Section 2, Facilitating the Meetings and Assessment is divided into five parts:

·      Agency/Organizational Commitment explains the commitment that an agency or organization must have to ensure that the program is implemented with integrity

·      Qualifications and Skills explains criteria facilitators must have to ensure an effective information, support, and assessment program

  • Invitations and Settings provides suggestions for welcoming or inviting kinship caregivers into the program
  • Instructions for Using the Materials specifies the directions for using the Facilitator’s Guide and Family Workbook
  • Training Preparation Checklist helps facilitators assess facilitation readiness 

Section 3, Facilitating Information and Support Groups contains step-by-step instructions for co-leading the nine, three-hour meetings.

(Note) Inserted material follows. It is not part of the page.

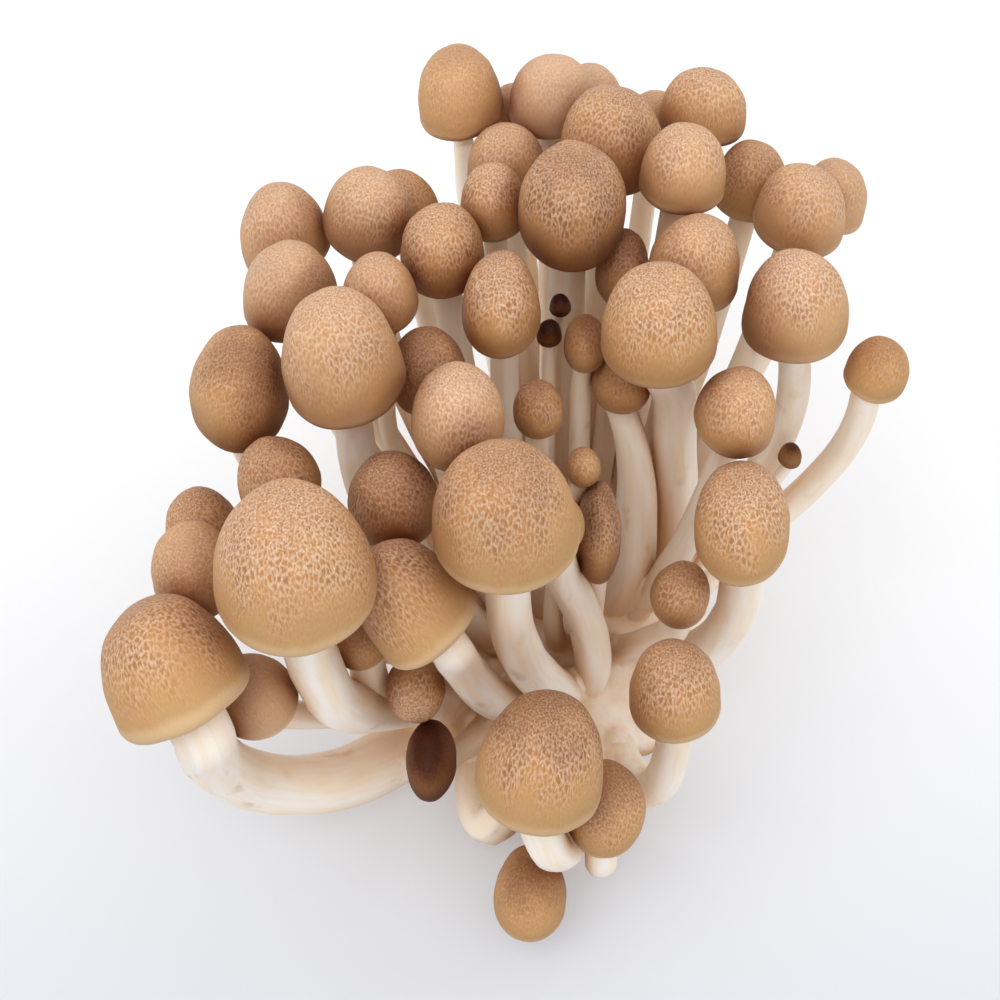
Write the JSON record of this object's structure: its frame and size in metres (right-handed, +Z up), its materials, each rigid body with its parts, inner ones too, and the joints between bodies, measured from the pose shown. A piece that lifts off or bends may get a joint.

  • Meeting One, Connecting with Traditions of Caring and Collaborating – The purpose of this meeting is to introduce participants to the “Traditions of Caring and Collaborating Model of Practice” and to each other. Every meeting provides participants with the opportunity to share experiences, identify needs and discuss common interests.
  • Meeting Two, Understanding Social Service Systems: Legal and Financial Issues – This meeting addresses issues related to the legal status of children and opportunities for financial support by public social services. The purpose, organization, and services of the child welfare system will be addressed.
  • Meeting Three, Family Relationships I: Supporting Healthy Child and Family Development – This meeting emphasizes the importance of parents and extended family relationships for healthy human development and the significance and role of attachment is also addressed.
  • Meeting Four, Impact of Trauma and Loss: Child Development and Behavior – This meeting discusses how children’s life experiences impact growth and development, with an emphasis on trauma, separation, grief, and loss.
  • Meeting Five, Guidance and Discipline: Child Behavior – This meeting addresses guidance and discipline challenges. Effective strategies to promote positive behavior are shared.
  • Meeting Six, Accessing and Working with Essential Resources: Health/Mental Health and School – This meeting discusses strategies to access health, mental health, and educational systems to obtain supports for children.
  • Meeting Seven, Family Relationships II: Intra-familial Connections – The importance of connecting children to safe and nurturing relationships intended to last a lifetime (permanency) is addressed. Strategies to address challenges in maintaing connections are emphasized.
  • Meeting Eight, Support Services, Fair and Equal Treatment, Satisfaction and Recommendations – This session explores access to services and supports, and ways to advocacy strategies. 
  • Meeting Nine, Mutual Assessment and Decision Making – This meeting helps assess ability, resources, and willingness to achieve child safety, well-being, and permanency within the context of the “nine issues” of concern for kinship caregivers and the agencies with which they may be affiliated.

Section 4, Collaborating in the Mutual Assessment Process, is organized into three parts:

·      Objectives explains what the mutual assessment process is intended to achieve

·      Guidelines explains mutual assessment within the context of the nine information/support meetings

  • “Our Family’s Strengths and Needs”  is a work tool or diagram to help kinship families assess their ability, willingness, and resources to meet the five outcomes for  kinship care

The presentation format for this curriculum includes group discussions/sharing, facilitator presentations, interactive large and small group discussions, small-group activities, role plays, a panel and PowerPoint slides.